Bettina Lucila Cruz Velázquez is a human rights defender and member of the Asamblea de los Pueblos Indígenas del Istmo de Tehuantepec en Defensa de la Tierra y el Territorio – APIIDTT, Oaxaca, Mexico. She belongs to several indigenous organizations of Oaxaca, and at the national level to the National Indigenous Congress, based in the South of Mexico. Bettina Lucila Cruz Velázquez is a reference in the fight against high electricity rates and against development megaprojects. She has denounced the predatory practices of large multinational energy companies such as: the Spanish company Renovalia, Gas Natural Fenosa and Gamesa; the French EDF, the Italian ENEL or the Japanese Mitsubishi. Iberdrola, which has been one of the main beneficiaries of the 1992 energy privatization law.
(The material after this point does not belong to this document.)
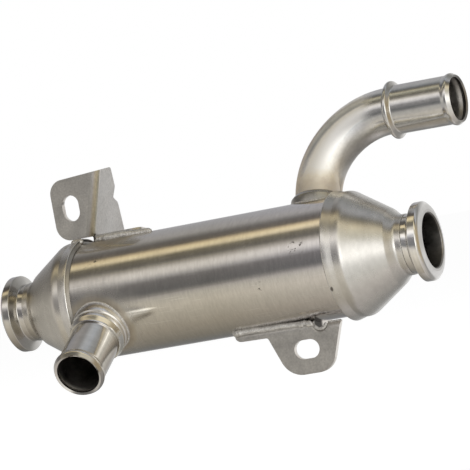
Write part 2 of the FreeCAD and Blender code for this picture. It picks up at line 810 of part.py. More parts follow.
def build():
    """Every piece of the cooler, by the name of its node."""
    shell_bar = rod(shell_seat_r, 0, overall_length)
    pieces = {"shell_tube": shell_tube()}
    pieces["inlet_flange"] = flange()
    pieces["outlet_flange"] = at_outlet(flange())
    pieces["coolant_inlet_pipe"] = coolant_inlet_pipe()
    pieces["coolant_outlet_pipe"] = coolant_outlet_pipe()
    pieces["coolant_inlet_collar"] = inlet_collar()
    pieces["coolant_outlet_collar"] = outlet_collar()

    relief = rod(inlet_foot_r + collar_lip_relief, 0, shell_outer_r + beyond, Z_AXIS)
    relief = at_port(relief, inlet_port_x, inlet_clock)
    inlet_cone = cone().cut(relief)
    outlet_cone = at_outlet(cone())
    pieces["inlet_cone"] = inlet_cone
    pieces["outlet_cone"] = outlet_cone
    cones = [inlet_cone, outlet_cone]

    pieces["coolant_inlet_weld"] = collar_weld(inlet_foot_r, inlet_port_x, inlet_clock, cones)
    pieces["coolant_outlet_weld"] = collar_weld(
        outlet_foot_r, outlet_port_x, outlet_clock, cones
    )
    pieces["inlet_skirt_braze"] = skirt_braze().cut(
        cones + [relief, pieces["coolant_inlet_weld"]]
    )
    pieces["outlet_skirt_braze"] = at_outlet(skirt_braze()).cut(
        cones + [pieces["coolant_outlet_collar"], pieces["coolant_outlet_weld"]]
    )

    pieces["inlet_header"] = header()
    pieces["outlet_header"] = at_outlet(header())
    for number, (y, z) in enumerate(tube_places(), 1):
        pieces["gas_tube_%02d" % number] = gas_tube(y, z)
    middle = overall_length / 2
    pieces["front_baffle"] = baffle(middle - baffle_spacing / 2, 1)
    pieces["rear_baffle"] = baffle(middle + baffle_spacing / 2, -1)

    upper = upper_bracket()
    lower = lower_bracket()
    pieces["upper_bracket"] = upper
    pieces["lower_bracket"] = lower
    upper_neighbours = [shell_bar, upper] + cones + [pieces["inlet_skirt_braze"]]
    foot_bead = bead(
        bead_r, skirt_lip + foot_bead_left, skirt_lip + foot_bead_right,
        upper_plate_y, shell_outer_r + bead_r / 2, upper_neighbours,
    )
    plate_bead = bead(
        plate_bead_r, skirt_lip + plate_bead_left, skirt_lip + plate_bead_right,
        upper_plate_y - plate_bead_stand, lip_room_r - plate_bead_r, upper_neighbours,
    )
    pieces["upper_bracket_weld"] = Part.makeCompound([foot_bead, plate_bead])

    bead_y = lower_plate_y + seam_bead_inset
    bead_z = -math.sqrt((shell_seat_r + bead_r / 2) ** 2 - bead_y ** 2)
    bead_start = outlet_lip - seam_bead_back
    pieces["lower_bracket_weld"] = bead(
        bead_r, bead_start, bead_start + seam_bead_length, bead_y, bead_z, [shell_bar, lower]
    )
    return pieces


os.makedirs("parts", exist_ok=True)
for name, piece in build().items():
    piece.exportStep("parts/%s.step" % name)
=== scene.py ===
import json
import math

import bmesh
import bpy
from bpy.props import FloatProperty, FloatVectorProperty, PointerProperty
from mathutils import Matrix, Vector


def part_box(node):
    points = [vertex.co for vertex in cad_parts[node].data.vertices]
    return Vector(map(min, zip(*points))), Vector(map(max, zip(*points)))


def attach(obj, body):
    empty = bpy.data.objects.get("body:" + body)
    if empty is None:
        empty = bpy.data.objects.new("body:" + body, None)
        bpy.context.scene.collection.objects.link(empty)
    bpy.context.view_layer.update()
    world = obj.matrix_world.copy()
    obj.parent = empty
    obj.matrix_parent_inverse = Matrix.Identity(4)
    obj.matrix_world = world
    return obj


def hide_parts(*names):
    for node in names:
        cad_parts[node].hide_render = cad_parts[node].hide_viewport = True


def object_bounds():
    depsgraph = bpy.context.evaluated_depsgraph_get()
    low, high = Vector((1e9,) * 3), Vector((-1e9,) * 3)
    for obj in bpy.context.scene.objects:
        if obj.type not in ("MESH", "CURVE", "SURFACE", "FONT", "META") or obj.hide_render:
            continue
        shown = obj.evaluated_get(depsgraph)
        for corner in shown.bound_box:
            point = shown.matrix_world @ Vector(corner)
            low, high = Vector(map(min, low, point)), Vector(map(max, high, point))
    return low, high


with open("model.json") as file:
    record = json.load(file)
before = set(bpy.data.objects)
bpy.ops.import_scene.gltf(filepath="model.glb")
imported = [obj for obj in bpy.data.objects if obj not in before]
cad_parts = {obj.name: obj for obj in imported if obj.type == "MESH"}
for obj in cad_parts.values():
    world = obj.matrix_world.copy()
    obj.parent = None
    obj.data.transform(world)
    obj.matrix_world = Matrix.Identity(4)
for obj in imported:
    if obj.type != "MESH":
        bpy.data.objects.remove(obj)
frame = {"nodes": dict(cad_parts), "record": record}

bl_info = {
    "name": "EGR cooler",
    "version": (1, 0, 0),
    "blender": (4, 5, 0),
    "location": "3D View > Sidebar > EGR cooler",
    "description": "Finishes, weld beads and studio for a stainless exhaust gas cooler",
    "category": "Object",
}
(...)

Lourdes Huanca Atencio is the president of Federación Nacional de Mujeres Campesinas, Artesanas, Indígenas, Nativas y Asalariadas del Perú (FENMUCARINAP), Peru. Currently it groups 126,000 thousand women organized in 19 regional organizations such as associations, federations, productive societies, unions, cooperatives, committees, among others that are located in the South, Center, North and Jungle of Peru. At the international level, FENMUCARINAP is part of the Latin American Coordination of Rural Organizations (CLOC), of La Via Campesina, and the World March of Women (WMM).
Norma Don Juan Pérez is the coordinator for Nacional de Mujeres Indígenas -CONAMI- in Mexico. As coordinator of CONAMI she is a member of ECMIA to represent indigenous women’s organizations and women members of indigenous peoples’ organizations in the countries of the Americas, bringing together 20 organizations from Argentina, Belize, Bolivia, Brazil, Canada, Chile, Colombia, Costa Rica, Ecuador, El Salvador, Guatemala, Guiana, French Guiana, Honduras, Mexico, Nicaragua, Panama, Paraguay, Peru, Suriname, Uruguay, Venezuela and the United States.